Эта публикация явно предсказывала успех новой книги Антуана, но не сумела смягчить его беспокойные опасения художника. Добивающийся во всем совершенства (вряд ли существовал когда-нибудь еще такой взыскательный человек), Сент-Экзюпери хотел найти и безукоризненное название, но ни то, которое он согласовал со своими американскими издателями («Ветер, песок и звезды»), ни «Etoiles par Grand Vent» («Звезды на ветру»), выбранное для французского издания, не удовлетворяли его полностью. Поскольку небо континента теперь затягивали «грозовые тучи» (как Черчилль называл происходящее), существовало нечто более значительное, чем звезды, и на этом предстояло сосредоточиться.

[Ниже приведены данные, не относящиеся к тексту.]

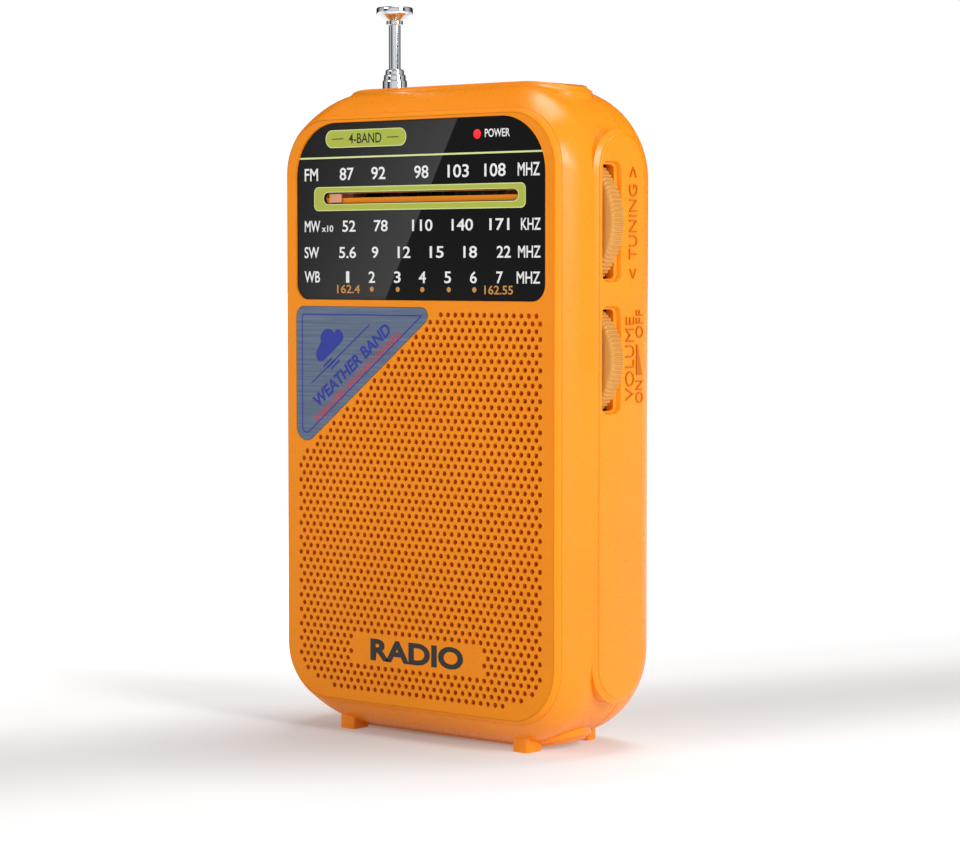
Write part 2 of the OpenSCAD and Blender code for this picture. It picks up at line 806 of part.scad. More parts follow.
module electrolytic_capacitors() {
    color("#20304C")
    for (spot = [[-18, 58], [-9.5, 56], [20, 58], [16, 67], [-20, 70]])
        rod_y(spot[0], around(board_back_y, [0, 7]), spot[1], 3.15);
}

module crystal() {
    color(steel)
    front_plate(around(board_back_y, [0, 3.5])) translate([-12, 88]) stadium(10.2, 4.6);
}

module power_led() {
    z = centre_z + led_z;
    color("#E8202C") {
        rod_y(led_x, [front_y + window_recess, -10.9], z, 0.8);
        rod_y(led_x, [-11, -7], z, 1.5);
    }
    color(steel)
    for (side = [-1, 1])
        block(around(led_x + side * 0.65, [-0.25, 0.25]), [-7.1, board_y], around(z, [-0.25, 0.25]));
}

module ferrite_rod() {
    color("#2B2B2E") rod_x([-12, 28], rod_y_place, rod_z_place, ferrite_r);
}

module rod_coil() {
    color("#B4622C")
    difference() {
        rod_x([2, 18], rod_y_place, rod_z_place, ferrite_r + 0.35);
        rod_x([1, 19], rod_y_place, rod_z_place, ferrite_r + 0.02);
    }
}

module rod_clips() {
    color("#E6E2D4")
    difference() {
        for (x = [-8, 24])
            block(around(x, [-1.2, 1.2]), [board_back_y, rod_y_place + 1.2], around(rod_z_place, [-4, 4]));
        rod_x([-13, 29], rod_y_place, rod_z_place, ferrite_r + 0.02);
    }
}

// ---------- left-hand controls ----------

module band_switch() {
    color(steel)
    difference() {
        block([-30.4, -25.2], [-2.4, board_y], around(switch_z, [-4, switch_travel + 4]));
        block([-31, -28.2], [-0.95, 0.95], around(switch_z, [-1.7, switch_travel + 1.7]));
    }
}

module band_switch_knob() {
    color(wheel_colour)
    difference() {
        union() {
            block([-pad_x - wheel_out, -31.2], [-1.3, 1.3], around(switch_z, [-switch_knob_l / 2, switch_knob_l / 2]));
            block([-31.3, -28.6], [-0.7, 0.7], around(switch_z, [-1.3, 1.3]));
        }
        for (i = [-1 : 1])
            block([-pad_x - wheel_out - 1, -pad_x - wheel_out + 0.35], [-2, 2], around(switch_z + 1.3 * i, [-0.3, 0.3]));
    }
}

module headphone_jack() {
    color(black)
    difference() {
        union() {
            block([-31.4, -19.4], [jack_y - 3, board_y], around(jack_z, [-3, 3]));
            rod_x([-pad_x, -31.3], jack_y, jack_z, 3);
        }
        rod_x([-pad_x - 1, -20.4], jack_y, jack_z, jack_r);
    }
}

// ---------- speaker ----------

module speaker_basket() {
    y = speaker_y;
    color(steel)
    turned_y(0, speaker_z) difference() {
        polygon([[17.6, y + 0.2], [20, y + 0.2], [20, y + 1.1], [18, y + 1.1], [9.6, y + 4.9],
            [3.2, y + 4.9], [3.2, y + 4.2], [9.2, y + 4.2], [17.6, y + 0.6]]);
    }
}

module speaker_cone() {
    y = speaker_y;
    color(black)
    turned_y(0, speaker_z)
        polygon([[19.4, y], [19.4, y + 0.2], [17.2, y + 0.2], [5.2, y + 3.2], [2.8, y + 2.3],
            [0, y + 2], [0, y + 1.7], [2.8, y + 2], [5.2, y + 2.85], [17.2, y]]);
}

module speaker_magnet() {
    color("#9A9DA2") rod_y(0, around(speaker_y, [4.9, 7.2]), speaker_z, 8);
}

module speaker_clips() {
    color(steel)
    for (angle = [90, 210, 330])
        translate([0, 0, speaker_z]) rotate([0, angle - 90, 0]) {
            block([-2.5, 2.5], around(speaker_y, [1.1, 1.6]), [18.7, 22.2]);
            rod_y(0, around(speaker_y, [1.5, 2.2]), 21.2, 1.1);
        }
}

// Two insulated leads from the speaker's tags to the board
module speaker_wires() {
    color("#B02A2A")
    for (side = [-1, 1]) {
        x = side * 1.4;
        block(around(x, [-0.8, 0.8]), around(speaker_y, [4.9, 5.4]), around(speaker_z, [8.3, 9.3]));
        rod_z(x, speaker_y + 6, around(speaker_z, [8.8, 16.8]), 0.5);
        translate([x, speaker_y + 6, speaker_z + 16.8]) sphere(0.5);
        translate([x, speaker_y + 6, speaker_z + 8.8]) sphere(0.5);
        rod_y(x, [speaker_y + 6, board_y], speaker_z + 16.8, 0.5);
    }
}

// ---------- batteries ----------

module battery_cells() {
    color("#7C8084")
    for (i = [0, 1]) mirror([i, 0, 0]) {
        rod_x([-cell_l / 2, cell_l / 2], cell_y, cell_z[i], cell_d / 2);
        rod_x([cell_l / 2 - 0.1, cell_l / 2 + 1.1], cell_y, cell_z[i], 2.75);
    }
}

// A coil about X: rings of wire that follow a helix
module coil(x, r, wire_r, turns) {
    loft([
        for (t = [0 : 1 / 16 : turns])
            [for (a = [0 : 60 : 300]) [
                x[0] + wire_r + (x[1] - x[0] - 2 * wire_r) * t / turns + wire_r * sin(a),
                (r + wire_r * cos(a)) * cos(360 * t),
                (r + wire_r * cos(a)) * sin(360 * t)
            ]]
    ]);
}

module battery_springs() {
    color(steel)
    for (i = [0, 1]) mirror([1 - i, 0, 0])
        translate([0, cell_y, cell_z[i]]) coil([cell_l / 2 + 0.02, plate_x - 0.02], 3.3, 0.35, 3);
}

// A folded plate that presses on a cell's button
module button_contact(z) {
    touch_x = cell_l / 2 + 1.15;
    block([touch_x, touch_x + 0.4], around(cell_y, [-3, 3]), around(z, [-3, 3.6]));
    block([touch_x, plate_x + 0.2], around(cell_y, [-3, 3]), around(z, [3.2, 3.6]));
}

module battery_contacts() {
    plate = [plate_x, plate_x + 0.4];
    wide = around(cell_y, [-3.6, 4.4]);
    color("#D2D4D0") {
        mirror([1, 0, 0]) {
            block(plate, wide, [cell_z[0] - 4.4, cell_z[1] + 4.4]);
            button_contact(cell_z[1]);
        }
        block(plate, wide, around(cell_z[1], [-4.4, 4.4]));
        block(plate, [1.6, board_y], [cell_z[1], 51.9]);
        block(plate, wide, around(cell_z[0], [-4.4, 4.4]));
        block(plate, [-1.7, wide[0] + 0.1], around(cell_z[0], [-4.4, 4.4]));
        block(plate, [-1.7, -0.7], [cell_z[0], 53.3]);
        block(plate, [-1.7, board_y], [52.5, 53.3]);
        button_contact(cell_z[0]);
    }
}

// ---------- aerial ----------

// One section: a tube with its wall ending at the next section's running fit
module aerial_tube(i) {
    color("#D8DADC")
    difference() {
        rod_z(-aerial_x, 0, [aerial_foot_z[i], aerial_top_z[i]], aerial_d[i] / 2);
        rod_z(-aerial_x, 0, [aerial_foot_z[i] + 1, aerial_top_z[i] + 1], aerial_d[i + 1] / 2 + run_gap);
    }
}
module aerial_outer_tube() { aerial_tube(0); }
module aerial_second_tube() { aerial_tube(1); }
module aerial_third_tube() { aerial_tube(2); }

module aerial_tip_rod() {
    color("#D8DADC") rod_z(-aerial_x, 0, [aerial_foot_z[3], aerial_top_z[3]], aerial_d[3] / 2);
}

module aerial_cap() {
    color("#D8DADC")
    translate([-aerial_x, 0, aerial_top_z[3]]) rotate_extrude()
        polygon([[0, 0], [1.48, 0], [1.48, 0.8], [3.05, 1.7], [3.25, 1.9], [3.25, 3],
            [3.05, 3.15], [1.6, 3.27], [0, 3.3]]);
}

module aerial_clip() {
    color(steel)
    difference() {
        union() {
            rod_z(-aerial_x, 0, [52, 57], aerial_d[0] / 2 + 0.4);
            block([clip_screw[0] - 2.6, -aerial_x], [board_y - 0.4, board_y], [52, 57]);
        }
        rod_z(-aerial_x, 0, [51, 58], aerial_d[0] / 2);
        rod_y(clip_screw[0], [board_y - 1, board_y + 1], clip_screw[1], screw_r + 0.05);
    }
}

module aerial_screw() {
    color(steel) {
        rod_y(clip_screw[0], [board_y - 1.6, board_y - 0.4], clip_screw[1], head_r);
        rod_y(clip_screw[0], [board_y - 0.5, board_back_y + 1], clip_screw[1], screw_r);
    }
}

front_shell();
back_shell();
front_panel();
dial_window();
weather_label();
battery_door();
case_screws();
dial_pointer();
pointer_rail();
dial_cord();
cord_pulley();
pulley_pin();
tuning_wheel();
tuning_shaft();
tuning_wheel_screw();
tuning_potentiometer();
volume_wheel();
volume_shaft();
volume_wheel_screw();
volume_potentiometer();
circuit_board();
board_screws();
tuner_chip();
amplifier_chip();
electrolytic_capacitors();
crystal();
power_led();
ferrite_rod();
rod_coil();
rod_clips();
band_switch();
band_switch_knob();
headphone_jack();
speaker_basket();
speaker_cone();
speaker_magnet();
speaker_clips();
speaker_wires();
battery_cells();
battery_springs();
battery_contacts();
aerial_outer_tube();
aerial_second_tube();
aerial_third_tube();
aerial_tip_rod();
aerial_cap();
aerial_clip();
aerial_screw();
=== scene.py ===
import math

import bmesh
import bpy
from mathutils import Matrix, Vector


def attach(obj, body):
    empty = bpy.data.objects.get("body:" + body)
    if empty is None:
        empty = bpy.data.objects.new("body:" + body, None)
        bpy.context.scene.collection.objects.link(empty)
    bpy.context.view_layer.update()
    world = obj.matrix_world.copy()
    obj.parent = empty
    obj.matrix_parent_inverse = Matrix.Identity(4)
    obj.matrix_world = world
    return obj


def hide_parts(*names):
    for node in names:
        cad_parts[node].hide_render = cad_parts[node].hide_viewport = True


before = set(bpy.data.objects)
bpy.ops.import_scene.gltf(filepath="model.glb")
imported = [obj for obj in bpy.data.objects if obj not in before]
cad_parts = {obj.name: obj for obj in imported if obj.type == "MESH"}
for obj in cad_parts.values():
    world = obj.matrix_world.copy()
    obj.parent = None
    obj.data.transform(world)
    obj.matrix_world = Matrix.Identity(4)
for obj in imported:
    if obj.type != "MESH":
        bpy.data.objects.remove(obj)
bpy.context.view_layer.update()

# X is the width, the front faces -Y, Z is up from the floor.
MM = 0.001
CENTRE_Z = 57.0
FRONT_Y = -13.6
RING_Y = -12.6
PANEL_BACK_Y = -11.6
WALL_Y = -10.4
SEAM_Y = 4.0
BACK_Y = 13.6
WALL = 1.6
CASE_W, CASE_H, CASE_R = 33.2, 55.9, 16.0
BEVEL_D, BEVEL_W, BEVEL_H, BEVEL_R = 5.9, 2.1, 4.0, 6.0
BACK_ROUND_D, BACK_ROUND_W = 8.5, 7.0
PAD_X = 34.0
PAD_W, PAD_H = 6.0, 47.35
PLATEAU_W, PLATEAU_RISE = 24.8, 0.75
DROOP_START, DROOP_R = 17.0, 31.0
SEAM_CHAMFER = 0.22
CORNER_STEPS = 20
BEVEL_STEPS = 14
GRILLE_Z = CENTRE_Z - 16.15  # middle of the grille field
WHEEL_Y = (-4.95, -1.55)
WHEEL_GAP = 0.25  # gap between a wheel and its slot
TUNING = (23.5, 89.8, 12.4)
VOLUME = (25.6, 66.7, 10.3)
WINDOW_Y = -13.15
INK = 0.02
AERIAL = (-16.7, 0.0)
SCREWS = ((22.5, 48.3), (-22.5, 48.3), (25.0, -46.5), (-25.0, -46.5))
BOARD_POSTS = ((-12, 80), (6, 78))
SCREW_HEAD_Y = 6.2


# ---------- camera ----------

def add_camera():
    camera = bpy.data.objects.new("camera", bpy.data.cameras.new("camera"))
    camera.data.sensor_width = 36
    camera.data.lens = 105.76
    camera.location = (0.3176, -0.3793, 0.0822)
    camera.rotation_euler = (math.radians(90 - 3.2), 0, math.radians(39.67))
    bpy.context.scene.collection.objects.link(camera)
    bpy.context.scene.camera = camera
    bpy.context.scene.view_settings.view_transform = "Standard"


add_camera()


# ---------- making meshes ----------

def mesh_of(bm):
    """The finished mesh of a bmesh, with its faces outwards."""
    bmesh.ops.recalc_face_normals(bm, faces=bm.faces[:])
    mesh = bpy.data.meshes.new("shape")
    bm.to_mesh(mesh)
    bm.free()
    return mesh


def joined(meshes):
    """Several meshes as one, each still a closed shape of its own."""
    bm = bmesh.new()
    for mesh in meshes:
        bm.from_mesh(mesh)
        bpy.data.meshes.remove(mesh)
    mesh = bpy.data.meshes.new("shape")
    bm.to_mesh(mesh)
    bm.free()
    return mesh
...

И в том и в другом названии сквозило нечто слишком мелодраматическое для здравомыслящего человека, и оно могло даже показаться вводящим в заблуждение – книга, которую он скомпоновал, меньше всего касалась вынесенных в название стихий и природных явлений, скорее она была посвящена борьбе человека с ними, а, если углубиться в анализ, то и борьбе с самим собой. В результате Андре Фонсколомба, частого гостя в квартире на рю Мишель-Анж, усадили за чтение собранного воедино материала, с тем чтобы посмотреть, не придет ли ему в голову какое-нибудь иное, лучшее решение. В результате их совместных раздумий родился список не менее тридцати самых разных названий, которые, среди прочих, Тонио показал Ивонне де Лестранж. Но выбранного им окончательного названия, насколько она помнит, как ни странно, в том списке она не видела. Вероятно, оно фигурировало в списке, подготовленном их кузеном Андре. Они просматривали список как-то вечером на рю Мишель-Анж и дошли до «Планеты людей». Тут неожиданно темные глаза Антуана засияли. «Планета людей»! – воскликнул он, повернувшись к своему кузену Фонсколомбу. – Вот оно!» Так появилось название «Планета людей».